A company called ITM has launched a service aimed at final-year students - almost all of whom have access to the Internet - that aims to make the job hunt look more like a trip through a theme park. The Internet-linked Activate CD-Rom allows candidates to access company websites and apply for positions online while also offering computer games.
More seriously, companies such as TMP, which includes monster.co.uk in what is claimed to be the largest network of "online career hubs" in the world, are attempting to move Internet recruitment beyond the electronic equivalent of the "passive advertisement". Ray Everett set up TMP's UK interactive business while working as a traditional recruitment consultant, and now puts particular effort into identifying areas on the web being used by his target audience, though they may not be looking for a job at that moment.
Internet forums - electronic clubs where people with common interests gather on the web - as well as newsgroups, where professional groups swap developments are ideal.
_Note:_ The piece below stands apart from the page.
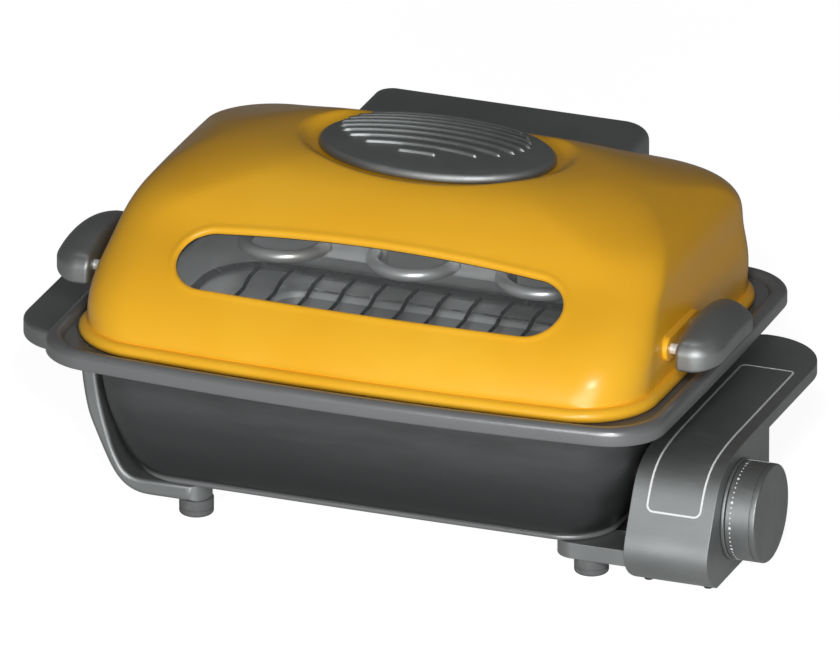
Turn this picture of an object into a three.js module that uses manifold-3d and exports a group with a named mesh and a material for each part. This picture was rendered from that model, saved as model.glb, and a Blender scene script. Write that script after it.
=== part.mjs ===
// Electric fish roaster: a bowed pan on a stand with a control housing, and a hinged domed lid with a window.
// Millimetres, +Z up, front towards -Y. Every shape is made round the centre of the pan, and the finished
// group is moved so that the middle of its footprint is the origin.
import * as THREE from "three";
import { mergeVertices } from "three/addons/utils/BufferGeometryUtils.js";
import Module from "manifold-3d";

const wasm = await Module();
wasm.setup();

// Fits
const fit = 0.25; // gap between two pieces that bear on each other
const play = 0.4; // gap round a pin, a tube or a screw in its hole
const loose = 1.2; // gap between pieces that must stay clear of each other
const pierce = 1; // how far a cutting tool reaches past the faces it cuts

// Feet and arms of the stand
const footRadius = 10.3, footHeight = 10.4, footPegRadius = 3.6, footPegHeight = 6;
const armThickness = 10.1, armWidth = 24, armRound = 12, footSpread = 158;
const leftFootInset = 85, rightFootInset = 29;

// Pan
const rimLength = 388, rimDepth = 282, rimCorner = 30, rimBow = 11, rimSideBow = 1.7;
const rimHeight = 11, rimWidth = 9, rimEdge = 1.4, rimCrown = 0.9, ledgeDrop = 4.8, ledgeThickness = 3;
const panHeight = 93.5, panWall = 2.5, panFloor = 3, footRingHeight = 3.5, footRingWidth = 4;
const wallTopInset = 25.5, wallTaper = 19.5, floorTaper = 11, longWallShare = 0.28, flattestShare = 0.1;
const wallTaperShares = [1, 0.9, 0.74, 0.49, 0.23, 0.08, 0];
const wallHeightShares = [0, 0.03, 0.09, 0.25, 0.49, 0.73, 1];

// Inner tray
const sheet = 1, trayDepth = 32, trayFloorInset = 46;
const trayNeckInset = 31.5, trayWaistInset = 33.5, trayHeelInset = 34.5, trayAnkleInset = 38;
const trayWallShares = [0, 0.1, 0.3, 0.6, 0.85];
const troughMargin = 12, troughInset = 56, troughDrop = 12, troughCorner = 18, troughSlope = 4;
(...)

Using powerful software, it can key in certain words and even look for individuals' home sites or attempt to track e- mails aimed at building ever bigger databases.
National boundaries are irrelevent. Mr Everett tells of the Glasgow operation of the US controls company Honeywell seeking a production engineer who knew the German market and could speak the language. Having tried and failed with the traditional newspaper advertisement route, Mr Everett's team posted the vacancy on the web and quickly came up with a German national, who got the job.